YOUR OBJECTIVE →
Beginning with the first line of the data below, extract each line up to and including the one containing "bpy.ops.object.delete()". Copy them exactly and add nothing.

SUPPLIED INFORMATION →
_ _ _ _

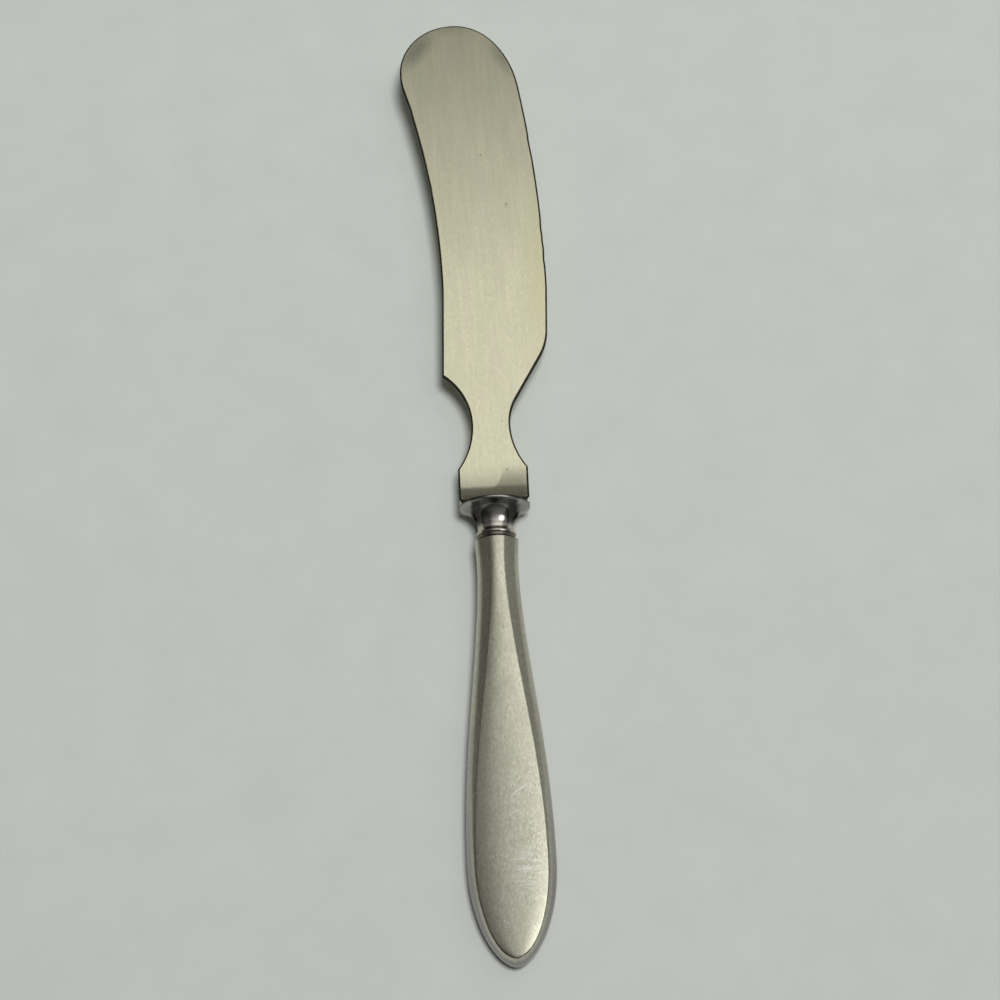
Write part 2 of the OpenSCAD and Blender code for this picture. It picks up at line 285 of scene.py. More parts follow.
def combine(piece: bpy.types.Object, tool: bpy.types.Object, operation: str) -> None:
    """Cuts a piece with a tool body, or joins the two, and removes the tool.

    Args:
        piece: The piece to change.
        tool: The body to cut or join with.
        operation: DIFFERENCE or UNION.
    """
    apply(piece, "BOOLEAN", operation=operation, solver="EXACT", object=tool)
    take(tool)
    bpy.ops.object.delete()


def block(name: str, low: Spot, high: Spot) -> bpy.types.Object:
    """A plain block, used only as a tool body for a cut.

    Args:
        name: The object's name.
        low: Its lowest corner.
        high: Its highest corner.

    Returns:
        The block.
    """
    select_none()
    middle = [(a + b) / 2 for a, b in zip(low, high)]
    bpy.ops.mesh.primitive_cube_add(size=1.0, location=middle)
    made = bpy.context.object
    made.name = name
    with editing(made):
        bpy.ops.transform.resize(
            value=[b - a for a, b in zip(low, high)], center_override=middle
        )
    return made


class Pen:
    """Traces chains of points in a new mesh with extrude, as by hand."""

    def __init__(self, name: str) -> None:
        """Starts an empty mesh.

        Args:
            name: The new object's name.
        """
        select_none()
        bpy.ops.mesh.primitive_plane_add(size=1.0)
        self.piece = bpy.context.object
        self.piece.name = name
        self.piece.data.name = name
        edit()
        bpy.ops.mesh.delete(type="VERT")

    def trace(self, points: Sequence[Spot]) -> None:
        """Draws one open chain and leaves its last point selected.

        Args:
            points: The chain's points.
        """
        bpy.ops.mesh.select_all(action="DESELECT")
        bpy.ops.mesh.primitive_plane_add(size=0.5, location=points[0])
        bpy.ops.mesh.merge(type="CENTER")
        for here, there in zip(points, points[1:]):
            bpy.ops.mesh.extrude_vertices_move(
                TRANSFORM_OT_translate={"value": Vector(there) - Vector(here)}
            )

    def fill(self) -> None:
        """Closes the chain drawn last and fills it with one face."""
        bpy.ops.mesh.select_linked()
        bpy.ops.mesh.edge_face_add()

    def pull(self, way: Spot) -> None:
        """Extrudes what is selected along a way."""
        bpy.ops.mesh.extrude_region_move(TRANSFORM_OT_translate={"value": way})

    def bridge(self) -> None:
        """Joins all the drawn chains, one to the next, with faces."""
        bpy.ops.mesh.select_mode(type="EDGE")
        bpy.ops.mesh.select_all(action="SELECT")
        bpy.ops.mesh.bridge_edge_loops()

    def done(self) -> bpy.types.Object:
        """Ends the drawing and gives the object."""
        bpy.ops.object.mode_set(mode="OBJECT")
        return self.piece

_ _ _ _

ANSWER TO THE EXERCISE →
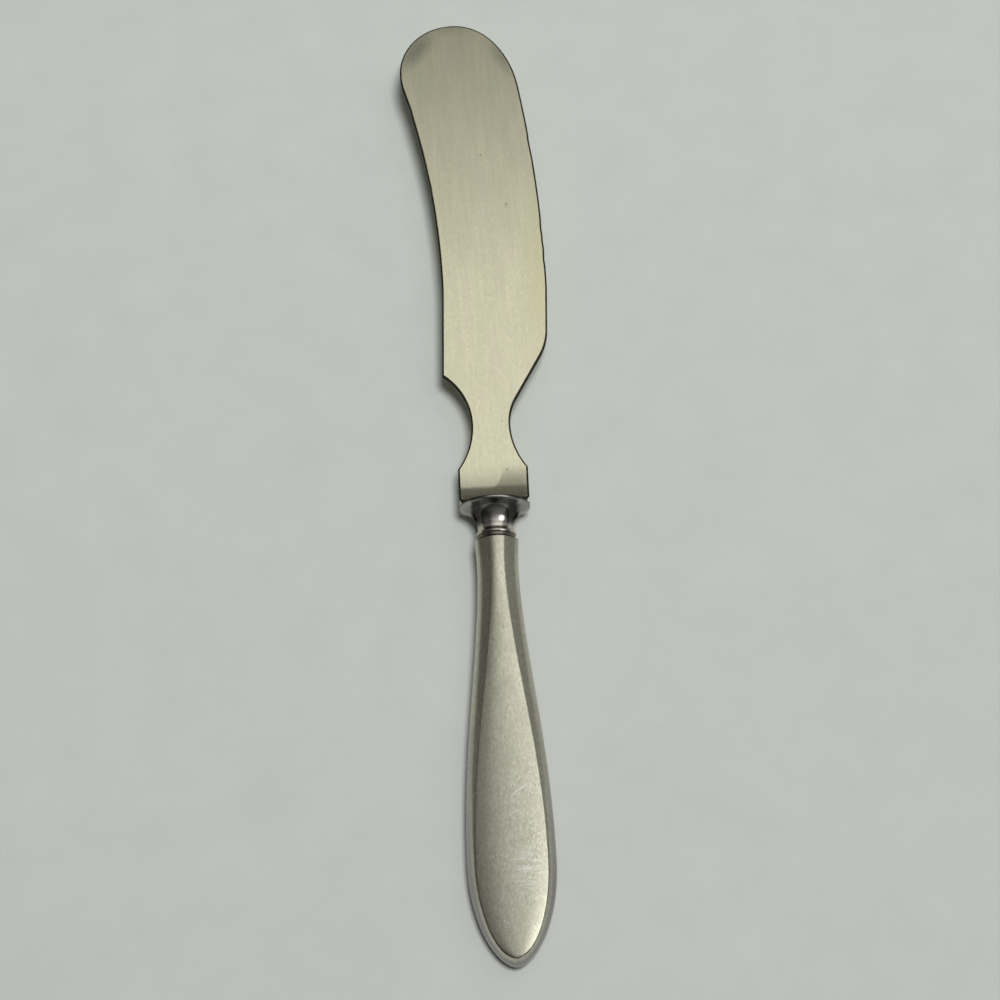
Write part 2 of the OpenSCAD and Blender code for this picture. It picks up at line 285 of scene.py. More parts follow.
def combine(piece: bpy.types.Object, tool: bpy.types.Object, operation: str) -> None:
    """Cuts a piece with a tool body, or joins the two, and removes the tool.

    Args:
        piece: The piece to change.
        tool: The body to cut or join with.
        operation: DIFFERENCE or UNION.
    """
    apply(piece, "BOOLEAN", operation=operation, solver="EXACT", object=tool)
    take(tool)
    bpy.ops.object.delete()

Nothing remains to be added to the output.